**SET PROBLEM**
Return verbatim the inclusive range of lines running from the line that contains "plate_bearing(plate)" to the line that contains "low, high = Vector((1e9,)". Omit every other line.

**DATA PROVIDED**
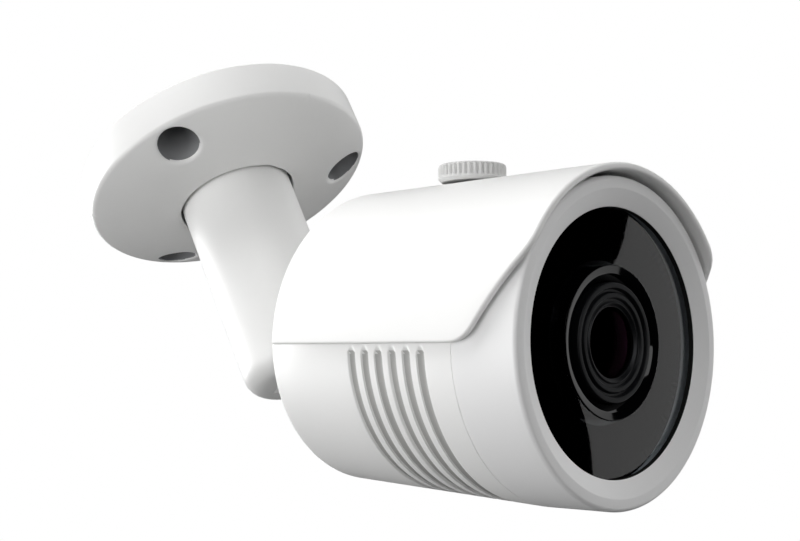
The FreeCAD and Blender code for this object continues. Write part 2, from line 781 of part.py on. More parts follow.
def shield_cut(sketch):
    """Side outline of what is cut off the half shell's front: straight slant with two round turns."""
    tan_half_chin = "tan(shield_slant / 2 * 1 deg)"
    tan_half_brow = "tan((90 - shield_slant) / 2 * 1 deg)"
    chin = "chin_round * " + tan_half_chin
    brow = "brow_round * " + tan_half_brow
    start = "face - shield_chin"
    corner = "%s + %s" % (start, chin)
    front = "face + shield_visor"
    rise = "(shield_visor + shield_chin - %s) * tan(shield_slant * 1 deg)" % chin
    slant_cos = "cos(shield_slant * 1 deg)"
    slant_sin = "sin(shield_slant * 1 deg)"
    draw_outline(sketch, [
        (start, "0", "chin_round"),
        ("%s + %s * %s" % (corner, chin, slant_cos), "%s * %s" % (chin, slant_sin)),
        ("%s - %s * %s" % (front, brow, slant_cos), "%s - %s * %s" % (rise, brow, slant_sin),
         "brow_round"),
        (front, "%s + %s" % (rise, brow)), (front, "shield_outer + 2"),
        ("%s + 20" % front, "shield_outer + 2"), ("%s + 20" % front, "-5"), (start, "-5")])


def sunshield(frame):
    """Half-round shell over the housing, longer at the top than at the sides, slotted for the stud."""
    body = new_body("sunshield", frame)
    sketch = new_sketch(body, "XY_Plane")
    draw_outline(sketch, rectangle("tail_start + shield_tail", "face + shield_visor", "shield_inner",
                                   "shield_outer"))
    shell = body.newObject("PartDesign::Revolution", "Shell")
    shell.Profile = sketch
    shell.ReferenceAxis = (sketch, ["H_Axis"])
    shell.Angle = 180
    DOC.recompute()
    extrude(body, "XZ_Plane", "0", shield_cut, "3 * shield_outer", "Pocket", both=True)
    wide = "(stud_radius + stud_side_gap)"
    half = "(shield_travel + stud_radius + stud_side_gap)"
    extrude(body, "XY_Plane", "shield_inner - 2",
            lambda s: draw_outline(s, rectangle("stud_at - %s" % half, "stud_at + %s" % half,
                                                "-" + wide, wide)),
            "shield_thick + 4", "Pocket", back=True)
    return body


def shield_pad(frame):
    """Rubber spacer round the stud, between the tapered housing and the shield."""
    fall = "(seam_radius - tail_radius) / housing_length"
    wall = "seam_radius - %s * (stud_back - pad_radius - ring_length)" % fall
    outer = DOC.addObject("Part::Cylinder", "PadOutside")
    bind(outer, "Radius", "shield_inner - pad_gap")
    inner = DOC.addObject("Part::Cylinder", "PadInside")
    bind(inner, "Radius", wall + " + pad_gap")
    for tube in (outer, inner):
        bind(tube, "Height", "4 * pad_radius")
        tube.Placement = Placement(Vector(num("stud_at - 2 * pad_radius"), 0, 0),
                                   Rotation(Vector(0, 0, 1), Vector(1, 0, 0)))
    plug = DOC.addObject("Part::Cylinder", "PadPlug")
    bind(plug, "Radius", "pad_radius")
    bore = DOC.addObject("Part::Cylinder", "PadBore")
    bind(bore, "Radius", "stud_radius + pad_bore_gap")
    for post in (plug, bore):
        bind(post, "Height", "shield_outer + 5")
        post.Placement = shift(x="stud_at")
    wall_cut = DOC.addObject("Part::Cut", "PadShell")
    wall_cut.Base = outer
    wall_cut.Tool = inner
    post_cut = DOC.addObject("Part::Cut", "PadTube")
    post_cut.Base = plug
    post_cut.Tool = bore
    pad = DOC.addObject("Part::Common", "shield_pad")
    pad.Label = "shield_pad"
    pad.Base = wall_cut
    pad.Tool = post_cut
    pad.Placement = frame
    PARTS.append(pad)


def knob(frame):
    """Thumb screw: knurled head with a plain skirt, and the stud that goes into the housing."""
    body = new_body("knob", frame)
    bottom = "shield_outer + knob_lift"
    top = bottom + " + knob_tall"
    skirt = bottom + " + knob_skirt"
    spin(body, [("shield_inner - stud_deep", "0"), (top, "0"), (top, "knob_radius - knob_top_edge"),
                (top + " - knob_top_edge", "knob_radius"), (skirt, "knob_radius"),
                (bottom, "knob_radius - knob_foot_edge"),
                (bottom, "stud_radius"), ("shield_inner - stud_deep", "stud_radius")])
    flute = pin_cut(body, "flute_radius", "0", "knob_tall", Vector(1, 0, 0),
                    (skirt, "0", "knob_radius + flute_out"))
    repeat(body, [flute], "knob_flutes")
    return body


# ---- inside -----------------------------------------------------------------------------------

def lens_group(frame):
    """Lens that stands in the window's hole, its glasses, lock ring and foam light shield."""
    head_end = "lens_lip - lens_head_length"
    mouth = "lens_lip - lens_cone"
    thread_top = "holder_top + lens_thread_spare"
    cell = mouth + " - cell_deep"
    rear = "lens_end + rear_cell_deep"
    turned("lens_barrel", frame,
           [("lens_end", "rear_cell"), (rear, "rear_cell"), (rear, "cone_back"), (cell, "cone_front"),
            (cell, "lens_window - cell_lip"), (mouth, "lens_window - cell_lip"),
            (mouth, "lens_window"), ("lens_lip - lens_edge", "lens_head - lens_rim"),
            ("lens_lip", "lens_head - lens_rim"), ("lens_lip", "lens_head - lens_edge"),
            ("lens_lip - lens_edge", "lens_head"), (head_end, "lens_head"),
            (head_end, "lens_barrel"), (thread_top, "lens_barrel"), (thread_top, "lens_thread"),
            ("lens_end", "lens_thread")])
    arc = "front_glass^2 / (2 * front_glass_bulge) + front_glass_bulge / 2"
    back = mouth + " - front_glass_deep"
    top = mouth + " + front_glass_proud"
    turned("front_lens", frame, [(back, "0"), (top, "0", arc),
                                 (top + " - front_glass_bulge", "front_glass"), (back, "front_glass")])
    start = "lens_end + rear_glass_set"
    turned("rear_lens", frame, rectangle(start, start + " + rear_glass_thick", "0", "rear_glass"))
    start = "holder_top + lock_ring_gap"
    washer("lens_lock_ring", frame, start, start + " + lock_ring_thick", "lens_thread + thread_gap",
           "lock_ring_outer")
    washer("lens_light_shield", frame, "led_face", "bezel_back - hood_gap", "hood_inner",
           "hood_outer")


def lamp_board(frame):
    """Ring of infra-red lamps on their board, the light sensor in the last place, spacer posts."""
    washer("lamp_board", frame, "led_face - board_thick", "led_face", "hood_inner + board_hole_gap",
           "cap_seat - spigot_wall - led_board_edge")
    forward = Vector(1, 0, 0)
    place = Vector(num("led_face"), 0, num("led_circle"))
    straight = num("led_tall - led_radius")
    foot = Part.makeCylinder(num("led_foot"), num("led_foot_thick"), place, forward)
    stem = Part.makeCylinder(num("led_radius"), straight, place, forward)
    dome = Part.makeSphere(num("led_radius"), place + forward * straight)
    lamp = foot.fuse([stem, dome]).removeSplitter()
    count = int(num("led_count"))
    ring = []
    for index in range(1, count):
        copy = lamp.copy()
        copy.rotate(Vector(0, 0, 0), Vector(1, 0, 0), 360.0 * index / count)
        ring.append(copy)
    group = DOC.addObject("Part::Feature", "infrared_lamps")
    group.Label = "infrared_lamps"
    group.Shape = Part.makeCompound(ring)
    group.Placement = frame
    PARTS.append(group)
    turned("light_sensor", frame * shift(z="led_circle"),
           [("led_face", "0"), ("led_face + sensor_tall", "0"), ("led_face + sensor_tall", "sensor_top"),
            ("led_face + sensor_tall - sensor_edge", "led_radius"), ("led_face", "led_radius")])
    rect = rectangle("seam - spigot_depth", "led_face - board_thick", "led_post_circle",
                     "led_post_circle + post_radius")
    turned("lamp_posts", frame, rect, height="led_post_circle", count="3")


def block(label, frame, start, length, across, up, wide, tall):
    """A rectangular block: start and length along the axis, middle across and up, full sizes."""
    body = new_body(label, frame)
    sketch = new_sketch(body, "YZ_Plane", start)
    draw_outline(sketch, rectangle("%s - (%s) / 2" % (across, wide), "%s + (%s) / 2" % (across, wide),
                                   "%s - (%s) / 2" % (up, tall), "%s + (%s) / 2" % (up, tall)))
    pad = body.newObject("PartDesign::Pad", "Block")
    pad.Profile = sketch
    bind(pad, "Length", length)
    DOC.recompute()
    return body


def board(label, frame, back):
    """A square circuit board with four post holes."""
    body = block(label, frame, back, "board_thick", "0", "0", "2 * board_half", "2 * board_half")
    hole = pin_cut(body, "small_shank + clearance", "0", "board_thick + 2", Vector(1, 0, 0),
                   (back + " - 1", "-post_circle * sqrt(0.5)", "post_circle * sqrt(0.5)"))
    repeat(body, [hole], "4")
    return body


def carrier(frame):
    """Round plate clamped between the housing's shoulder and the front ring, carrying the boards."""
    body = new_body("board_carrier", frame)
    spin(body, rectangle("shoulder", "shoulder + carrier_thick", "lock_ring_outer + 1",
                         "cap_seat - clearance"))
    diagonal = frame * turn(Vector(1, 0, 0), 45)
    turned("board_posts", diagonal,
           rectangle("image_face", "shoulder", "post_circle", "post_circle + post_radius + post_extra"),
           height="post_circle", count="4")
    turned("rear_posts", diagonal,
           rectangle("main_back + board_thick", "image_face - board_thick", "post_circle",
                     "post_circle + post_radius"),
           height="post_circle", count="4")
    turned("board_screws", diagonal,
           screw_corners("main_back", "small_shank", "board_thick - 0.1", "small_head",
                         "small_head_thick", "small_key_deep", "small_key", "post_circle"),
           height="post_circle", count="4")


def filter_group(frame):
    """Lens holder with its cross slot, the filter shuttle that slides in it, windows and coil."""
    holder = block("lens_holder", frame, "image_face", "holder_top - image_face", "0", "0",
                   "2 * holder_half", "2 * holder_half")
    spin(holder, rectangle("image_face + sensor_gap - 1", "holder_top + 1", "0",
                           "lens_thread + thread_gap"), "Groove")
    extrude(holder, "YZ_Plane", "image_face - 1",
            lambda s: draw_outline(s, rectangle("-sensor_room", "sensor_room", "-sensor_room", "sensor_room")),
            "sensor_gap + 0.5", "Pocket", back=True)
    slot_back = "image_face + shuttle_back"
    tall = "shuttle_half + shuttle_gap"
    extrude(holder, "YZ_Plane", slot_back,
            lambda s: draw_outline(s, rectangle("-holder_half - 1", "holder_half + 1", "-(%s)" % tall,
                                                tall)),
            "shuttle_thick + 2 * shuttle_gap", "Pocket", back=True)
    middle = "shuttle_travel / 2"
    plate_back = slot_back + " + shuttle_gap"
    shuttle = block("filter_shuttle", frame, plate_back, "shuttle_thick", middle, "0", "shuttle_long",
                    "2 * shuttle_half")
    for place in ("0", "shuttle_travel"):
        extrude(shuttle, "YZ_Plane", plate_back + " - 1",
                lambda s, at=place: draw_outline(s, rectangle("%s - window_half" % at,
                                                              "%s + window_half" % at,
                                                              "-window_half", "window_half")),
                "shuttle_thick + 2", "Pocket", back=True)
    glasses = []
    side = num("2 * (window_half - pane_gap)")
    for place in ("0", "shuttle_travel"):
        corner = Vector(num(plate_back + " + pane_inset"), num(place) - side / 2, -side / 2)
        glasses.append(Part.makeBox(num("shuttle_thick - 2 * pane_inset"), side, side, corner))
    group = DOC.addObject("Part::Feature", "filter_glasses")
    group.Label = "filter_glasses"
    group.Shape = Part.makeCompound(glasses)
    group.Placement = frame
    PARTS.append(group)
    coil = new_body("filter_coil", frame * shift(z="holder_half + coil_radius"))
    spin(coil, rectangle("holder_top - coil_long", "holder_top", "0", "coil_radius"))


def electronics(frame):
    """Image board with its chip, main board with processor, capacitors and plug sockets."""
    image_back = "image_face - board_thick"
    board("image_board", frame, image_back)
    block("image_chip", frame, "image_face", "chip_thick", "0", "0", "2 * chip_half", "2 * chip_half")
    board("main_board", frame, "main_back")
    front = "main_back + board_thick"
    block("processor", frame, front, "processor_thick", "processor_across", "processor_up",
          "2 * chip_side", "2 * chip_side")
    block("heat_pad", frame, front + " + processor_thick", "heat_pad_thick", "processor_across",
          "processor_up", "2 * (chip_side - heat_pad_inset)", "2 * (chip_side - heat_pad_inset)")
    block("cable_socket", frame, front, "socket_tall", "-socket_across", "-socket_low",
          "socket_wide", "socket_high")
    pots = []
    for side in (-1, 0, 1):
        base = Vector(num("main_back"), side * num("pot_pitch"), num("-pot_low"))
        pots.append(Part.makeCylinder(num("pot_radius"), num("pot_tall"), base, Vector(-1, 0, 0)))
    group = DOC.addObject("Part::Feature", "capacitors")
    group.Label = "capacitors"
    group.Shape = Part.makeCompound(pots)
    group.Placement = frame
    PARTS.append(group)


def build():
    """Make every part in its own frame."""
    fill_sheet()
    mount, camera, cross, knob_frame = working_frames()
    plate = mount * turn(Vector(1, 0, 0), 180)
    mounting_plate(plate)
    plate_bearing(plate)
    pan_lock(plate)
    arm_part(mount)
    tilt_bolt(cross)
    knuckle(camera)
    roll_bearing(camera)
    rear_cap(camera)
    rear_fittings(camera)
    housing(camera)
    front_ring(camera)
    window_group(camera)
    sunshield(camera)
    shield_pad(camera)
    knob(knob_frame)
    lens_group(camera)
    lamp_board(camera)
    carrier(camera)
    filter_group(camera)
    electronics(camera)
    DOC.recompute()


def check_and_export():
    """Refuse a failed object or a bad shape, then write one file for each part."""
    failed = [item.Label for item in DOC.Objects if {"Invalid", "Error"} & set(item.State)]
    if failed:
        raise RuntimeError("objects failed: %s" % ", ".join(failed))
    os.makedirs("parts", exist_ok=True)
    for part in PARTS:
        shape = part.Shape
        if shape.isNull() or not shape.isValid() or not shape.Solids:
            raise RuntimeError("bad shape: %s" % part.Label)
        shape.exportStep("parts/%s.step" % part.Label)
        print("%-18s solids %2d  volume %9.1f" % (part.Label, len(shape.Solids), shape.Volume))


build()
check_and_export()
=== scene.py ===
import json
import logging
import math
from dataclasses import dataclass, field
from enum import Enum
from typing import Callable, Sequence

import bmesh
import bpy
import numpy as np
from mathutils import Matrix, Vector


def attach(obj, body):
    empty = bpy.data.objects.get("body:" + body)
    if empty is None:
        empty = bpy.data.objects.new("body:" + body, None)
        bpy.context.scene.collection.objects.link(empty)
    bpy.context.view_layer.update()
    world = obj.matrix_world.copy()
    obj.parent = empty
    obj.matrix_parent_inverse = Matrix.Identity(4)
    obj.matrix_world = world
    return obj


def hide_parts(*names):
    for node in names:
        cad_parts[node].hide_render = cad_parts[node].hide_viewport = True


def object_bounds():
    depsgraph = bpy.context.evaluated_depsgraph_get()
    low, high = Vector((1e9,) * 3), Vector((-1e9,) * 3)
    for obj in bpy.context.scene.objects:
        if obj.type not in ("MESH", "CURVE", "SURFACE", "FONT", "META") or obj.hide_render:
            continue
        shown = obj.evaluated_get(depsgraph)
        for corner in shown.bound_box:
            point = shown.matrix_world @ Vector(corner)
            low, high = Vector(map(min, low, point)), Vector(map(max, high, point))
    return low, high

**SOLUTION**
    plate_bearing(plate)
    pan_lock(plate)
    arm_part(mount)
    tilt_bolt(cross)
    knuckle(camera)
    roll_bearing(camera)
    rear_cap(camera)
    rear_fittings(camera)
    housing(camera)
    front_ring(camera)
    window_group(camera)
    sunshield(camera)
    shield_pad(camera)
    knob(knob_frame)
    lens_group(camera)
    lamp_board(camera)
    carrier(camera)
    filter_group(camera)
    electronics(camera)
    DOC.recompute()


def check_and_export():
    """Refuse a failed object or a bad shape, then write one file for each part."""
    failed = [item.Label for item in DOC.Objects if {"Invalid", "Error"} & set(item.State)]
    if failed:
        raise RuntimeError("objects failed: %s" % ", ".join(failed))
    os.makedirs("parts", exist_ok=True)
    for part in PARTS:
        shape = part.Shape
        if shape.isNull() or not shape.isValid() or not shape.Solids:
            raise RuntimeError("bad shape: %s" % part.Label)
        shape.exportStep("parts/%s.step" % part.Label)
        print("%-18s solids %2d  volume %9.1f" % (part.Label, len(shape.Solids), shape.Volume))


build()
check_and_export()
=== scene.py ===
import json
import logging
import math
from dataclasses import dataclass, field
from enum import Enum
from typing import Callable, Sequence

import bmesh
import bpy
import numpy as np
from mathutils import Matrix, Vector


def attach(obj, body):
    empty = bpy.data.objects.get("body:" + body)
    if empty is None:
        empty = bpy.data.objects.new("body:" + body, None)
        bpy.context.scene.collection.objects.link(empty)
    bpy.context.view_layer.update()
    world = obj.matrix_world.copy()
    obj.parent = empty
    obj.matrix_parent_inverse = Matrix.Identity(4)
    obj.matrix_world = world
    return obj


def hide_parts(*names):
    for node in names:
        cad_parts[node].hide_render = cad_parts[node].hide_viewport = True


def object_bounds():
    depsgraph = bpy.context.evaluated_depsgraph_get()
    low, high = Vector((1e9,) * 3), Vector((-1e9,) * 3)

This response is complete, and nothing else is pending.